PROBLEM DESCRIPTION:
Set down the listing below verbatim, but only from its first line through the line containing "# on which the adapter stands upright.".

================

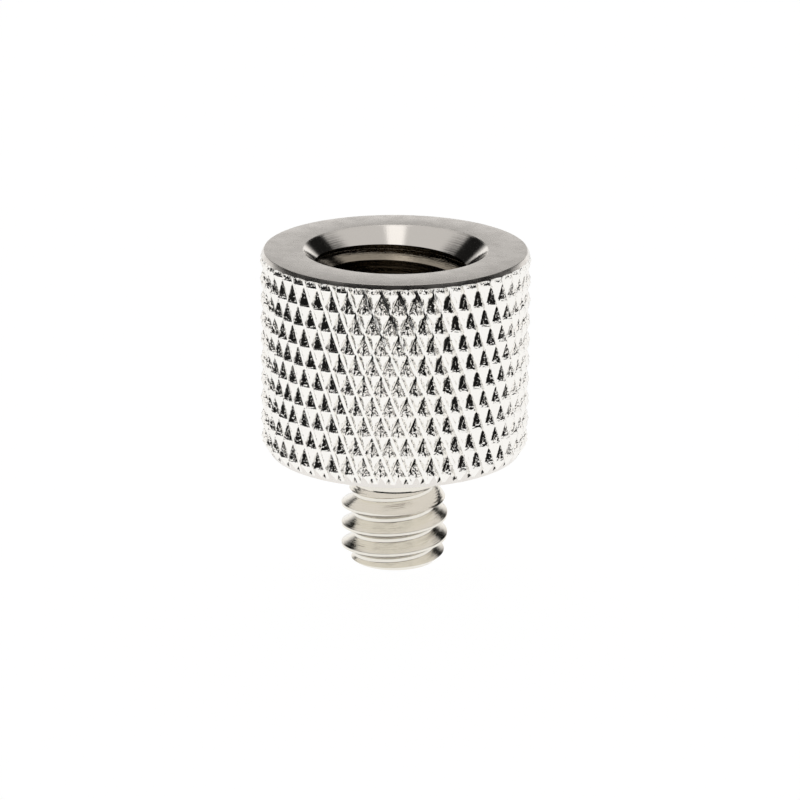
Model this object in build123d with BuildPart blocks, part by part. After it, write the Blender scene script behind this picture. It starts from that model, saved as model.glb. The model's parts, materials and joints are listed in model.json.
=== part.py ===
from build123d import *
from build123d.topology import SkipClean
import os
from math import ceil, cos, pi, radians, sin, tan

# Tripod thread adapter, turned from one piece of round bar. A knurled head carries a
# countersunk, tapped socket in its top, and a threaded stud stands out of its underside
# on a plain neck. Millimetres, +Z up. The origin is the centre of the stud's flat end,
# on which the adapter stands upright.

# Head: 5/8 inch bar, both edges turned back
head_diameter = 15.9
head_height = 12.2
top_chamfer = 0.5
bottom_chamfer_width = 0.5
bottom_chamfer_height = 0.8

# Diamond knurl on the head, rolled by two opposed helical wheels
knurl_starts = 48
knurl_depth = 0.42
knurl_row_rise = 1.21
knurl_first_row = 0.57
knurl_turn = 1.6

# Stud: 1/4 inch, 20 threads to the inch, with its end chamfered and its neck turned down
stud_length = 6.9
stud_diameter = 6.35
stud_pitch = 1.27
stud_end_chamfer = 0.625
stud_thread_stop = 1.9
neck_length = 2.7
neck_relief = 0.545
neck_taper_angle = 40

# Socket: 3/8 inch, 16 threads to the inch, tapped in a drilled hole
socket_diameter = 9.525
socket_pitch = 1.5875
socket_depth = 8.5
socket_thread_start = 1.25
socket_thread_turns = 4
drill_point_angle = 118
countersink_margin = 0.6625
countersink_angle = 90

# Both threads have 60 degree flanks, and a crest an eighth of the pitch wide
flank_slope = tan(radians(30))
crest_share = 1 / 8
stud_thread_depth_share = 0.6134
thread_start_angle = 90

# Every threaded cylinder is drawn as this many arcs, so a crest is a row of short lands
lands_per_turn = 12
# How far a cutting shape runs past the skin that it cuts
overcut = 0.2

shoulder_height = stud_length
top_height = stud_length + head_height
head_radius = head_diameter / 2
stud_radius = stud_diameter / 2
neck_radius = stud_radius - neck_relief
# A tap drill is one pitch smaller than the thread that it leaves room for
tap_drill_radius = (socket_diameter - socket_pitch) / 2


def knurl_point(column, row):
    """One corner of the knurl: a valley crossing or a diamond's tip, turn about."""
    is_tip = (column + row) % 2 == 1
    radius = head_radius if is_tip else head_radius - knurl_depth
    angle = radians(knurl_turn - 90) + column * pi / knurl_starts
    height = top_height - knurl_first_row - row * knurl_row_rise
    return Vector(radius * cos(angle), radius * sin(angle), height)


def knurled_bar():
    """A length of bar, longer than the head, whose skin is diamonds of four flat facets."""
    columns = 2 * knurl_starts
    first_row = -ceil(knurl_first_row / knurl_row_rise) - 1
    last_row = ceil((head_height - knurl_first_row) / knurl_row_rise) + 1

    def flat(*corners):
        return Face(Wire.make_polygon(corners, close=True))

    ends = [[knurl_point(column, row) for column in range(columns)] for row in (first_row, last_row)]
    facets = [flat(*end) for end in ends]
    for row in range(first_row, last_row):
        for column in range(columns):
            left, right = knurl_point(column, row), knurl_point(column + 1, row)
            low_left, low_right = knurl_point(column, row + 1), knurl_point(column + 1, row + 1)
            if (column + row) % 2 == 0:
                facets += [flat(left, right, low_right), flat(left, low_right, low_left)]
            else:
                facets += [flat(left, right, low_left), flat(right, low_right, low_left)]
    return Solid(Shell(facets))


def land_disc(radius):
    """A disc whose rim is drawn as short arcs, one for each land of a crest."""
    land = 360 / lands_per_turn
    starts = [(i + 0.5) * land for i in range(lands_per_turn)]
    rim = [Edge.make_circle(radius, start_angle=start, end_angle=start + land) for start in starts]
    return Face(Wire(rim))


def thread_turn(pitch, section):
    """One turn of a right-hand thread, swept round +Z from the start angle.

    The section is a list of (radius, height) corners in the plane of the axis.
    """
    with BuildPart() as turn:
        with BuildLine() as helix:
            Helix(pitch, pitch, section[0][0])
        with BuildSketch(Plane.XZ):
            with BuildLine():
                Polyline(*section, close=True)
            make_face()
        sweep(path=helix.line, is_frenet=True)
    return turn.part.moved(Rotation(0, 0, thread_start_angle))


with SkipClean():
    # Stud: a plain rod, cut by one turn of groove after another
    groove_depth = stud_thread_depth_share * stud_pitch
    groove_mouth = (1 - crest_share) * stud_pitch / 2
    groove_root = groove_mouth - groove_depth * flank_slope
    groove = thread_turn(
        stud_pitch,
        [
            (stud_radius - groove_depth, -groove_root),
            (stud_radius, -groove_mouth),
            (stud_radius + overcut, -groove_mouth),
            (stud_radius + overcut, groove_mouth),
            (stud_radius, groove_mouth),
            (stud_radius - groove_depth, groove_root),
        ],
    )
    groove_turns = ceil((stud_length - stud_thread_stop + groove_mouth) / stud_pitch)
    groove_top = shoulder_height - stud_thread_stop

    with BuildPart() as stud:
        extrude(land_disc(stud_radius), amount=shoulder_height, clean=False)
        for turn in range(groove_turns):
            with Locations((0, 0, groove_top - (turn + 1) * stud_pitch)):
                add(groove, mode=Mode.SUBTRACT, clean=False)
        # The turned outline: a chamfered end, and the plain neck with its taper
        with BuildSketch(Plane.XZ):
            with BuildLine():
                skin = stud_radius + overcut
                end_radius = stud_radius - stud_end_chamfer
                neck_end = shoulder_height - neck_length
                taper_end = neck_end - (skin - neck_radius) / tan(radians(neck_taper_angle))
                Polyline(
                    (0, 0),
                    (end_radius, 0),
                    (skin, skin - end_radius),
                    (skin, taper_end),
                    (neck_radius, neck_end),
                    (neck_radius, shoulder_height),
                    (0, shoulder_height),
                    close=True,
                )
            make_face()
        revolve(axis=Axis.Z, mode=Mode.INTERSECT, clean=False)

    # Socket, as the solid that is taken out of the head
    tap_depth = socket_diameter / 2 - tap_drill_radius
    ridge_crest = crest_share * socket_pitch / 2
    ridge_base = ridge_crest + tap_depth * flank_slope
    ridge = thread_turn(
        socket_pitch,
        [
            (tap_drill_radius - overcut, -ridge_base),
            (tap_drill_radius, -ridge_base),
            (socket_diameter / 2, -ridge_crest),
            (socket_diameter / 2, ridge_crest),
            (tap_drill_radius, ridge_base),
            (tap_drill_radius - overcut, ridge_base),
        ],
    )

    with BuildPart() as socket:
        with Locations((0, 0, top_height - socket_depth)):
            add(Solid.extrude(land_disc(tap_drill_radius), (0, 0, socket_depth)), clean=False)
        for turn in range(socket_thread_turns):
            with Locations((0, 0, top_height - socket_thread_start - turn * socket_pitch)):
                add(ridge, clean=False)
        # The countersink above and the drill's point below
        with BuildSketch(Plane.XZ):
            with BuildLine():
                mouth_radius = socket_diameter / 2 + countersink_margin
                cone_slope = tan(radians(countersink_angle / 2))
                Polyline(
                    (0, top_height - mouth_radius / cone_slope),
                    (mouth_radius + overcut * cone_slope, top_height + overcut),
                    (0, top_height + overcut),
                    close=True,
                )
            make_face()
            with BuildLine():
                drill_end = top_height - socket_depth
                point_height = tap_drill_radius / tan(radians(drill_point_angle / 2))
                Polyline(
                    (0, drill_end - point_height),
                    (tap_drill_radius, drill_end),
                    (0, drill_end),
                    close=True,
                )
            make_face()
        revolve(axis=Axis.Z, clean=False)

    with BuildPart() as adapter_body:
        add(knurled_bar(), clean=False)
        with BuildSketch(Plane.XZ):
            with BuildLine():
                skin = head_radius + overcut
                bottom_slope = bottom_chamfer_height / bottom_chamfer_width
                Polyline(
                    (0, shoulder_height),
                    (head_radius - bottom_chamfer_width, shoulder_height),
                    (skin, shoulder_height + (bottom_chamfer_width + overcut) * bottom_slope),
                    (skin, top_height - top_chamfer - overcut),
                    (head_radius - top_chamfer, top_height),
                    (0, top_height),
                    close=True,
                )
            make_face()
        revolve(axis=Axis.Z, mode=Mode.INTERSECT, clean=False)
        add(socket.part, mode=Mode.SUBTRACT, clean=False)
        add(stud.part, clean=False)

os.makedirs("parts", exist_ok=True)
adapter_body.part.label = "adapter_body"
export_step(adapter_body.part, "parts/adapter_body.step")
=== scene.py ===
"""Tripod thread adapter: a knurled, nickel plated head, a threaded stud and a tapped socket.

The adapter is turned from one bar, so it is made here as one piece. Its knurl and
its two threads follow rules, and geometry node trees build them. The turned
outlines trim them, as the lathe did.
"""

import json
import math

import bmesh
import bpy
from bpy.props import FloatProperty, FloatVectorProperty, IntProperty, PointerProperty
from mathutils import Matrix, Vector

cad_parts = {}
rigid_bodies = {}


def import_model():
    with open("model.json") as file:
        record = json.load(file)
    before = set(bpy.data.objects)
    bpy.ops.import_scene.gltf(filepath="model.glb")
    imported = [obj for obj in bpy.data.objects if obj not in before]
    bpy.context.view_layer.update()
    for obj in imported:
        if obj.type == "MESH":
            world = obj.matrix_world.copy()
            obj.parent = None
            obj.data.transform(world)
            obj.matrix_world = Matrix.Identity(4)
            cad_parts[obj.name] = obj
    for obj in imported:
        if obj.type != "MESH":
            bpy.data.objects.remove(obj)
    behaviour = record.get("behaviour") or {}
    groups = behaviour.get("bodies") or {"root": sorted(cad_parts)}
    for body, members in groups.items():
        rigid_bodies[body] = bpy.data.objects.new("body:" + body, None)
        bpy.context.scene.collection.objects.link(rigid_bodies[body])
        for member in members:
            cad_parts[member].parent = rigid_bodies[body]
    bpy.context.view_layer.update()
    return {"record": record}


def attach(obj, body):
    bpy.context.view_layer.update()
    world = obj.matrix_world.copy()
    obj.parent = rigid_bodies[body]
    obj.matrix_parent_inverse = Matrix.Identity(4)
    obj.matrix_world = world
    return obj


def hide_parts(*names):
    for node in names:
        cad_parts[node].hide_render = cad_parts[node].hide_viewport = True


bl_info = {
    "name": "Tripod Thread Adapter",
    "version": (1, 0, 0),
    "blender": (4, 5, 0),
    "location": "3D View > Sidebar > Adapter",
    "description": "Builds a knurled thread adapter and the light tent round it",
    "category": "Object",
}

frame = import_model()

MM = 0.001
PIECE = "adapter"
THREAD = "Threaded rod"
TRIM = "Trim to outline"
NODE = "adapter_body"
MOUNTS = {mount["name"]: mount for mount in frame["record"]["mounts"]}
SHOULDER = MOUNTS["shoulder"]["pos_m"][2]
TOP = MOUNTS["top_face"]["pos_m"][2]
STUD_RADIUS = MOUNTS["stud"]["dims"]["r_mm"] * MM
TAP_DRILL_RADIUS = MOUNTS["socket"]["dims"]["r_mm"] * MM

# A turned blank's skin stands this far outside the metal that it trims
CLEARANCE = 0.2 * MM
# Shapes run this far past a face where they are joined or cut
OVERLAP = 0.3 * MM
# Both threads have 60 degree flanks and slightly rounded crests and roots
FLANK_ANGLE = math.radians(30)
THREAD_ROUNDING = 0.03 * MM
THREAD_SEGMENTS = 112
# Half the angle of a drill's point
DRILL_POINT = math.radians(59)
# Points nearer than this become one
MERGE_DISTANCE = 1e-6

MATH = "ShaderNodeMath"
VECTOR = "ShaderNodeVectorMath"
XYZ = "ShaderNodeCombineXYZ"
NOISE = "ShaderNodeTexNoise"
RANGE = "ShaderNodeMapRange"


def length(name, millimetres, description):
    """A size in metres that a user can change."""
    return FloatProperty(
        name=name, description=description, default=millimetres * MM, unit="LENGTH", precision=5
    )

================

WRITTEN RESPONSE:
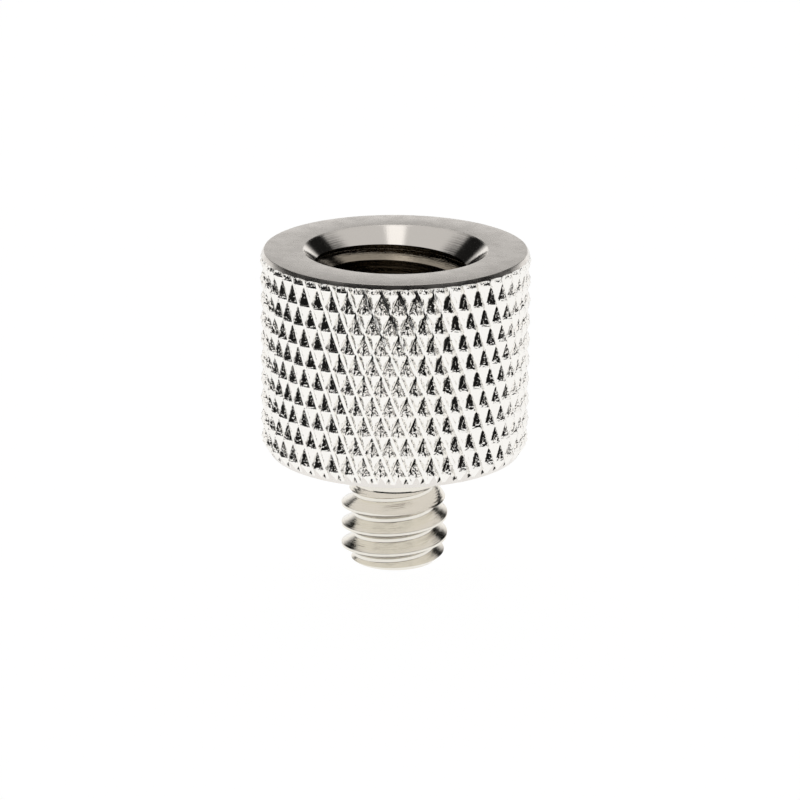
Model this object in build123d with BuildPart blocks, part by part. After it, write the Blender scene script behind this picture. It starts from that model, saved as model.glb. The model's parts, materials and joints are listed in model.json.
=== part.py ===
from build123d import *
from build123d.topology import SkipClean
import os
from math import ceil, cos, pi, radians, sin, tan

# Tripod thread adapter, turned from one piece of round bar. A knurled head carries a
# countersunk, tapped socket in its top, and a threaded stud stands out of its underside
# on a plain neck. Millimetres, +Z up. The origin is the centre of the stud's flat end,
# on which the adapter stands upright.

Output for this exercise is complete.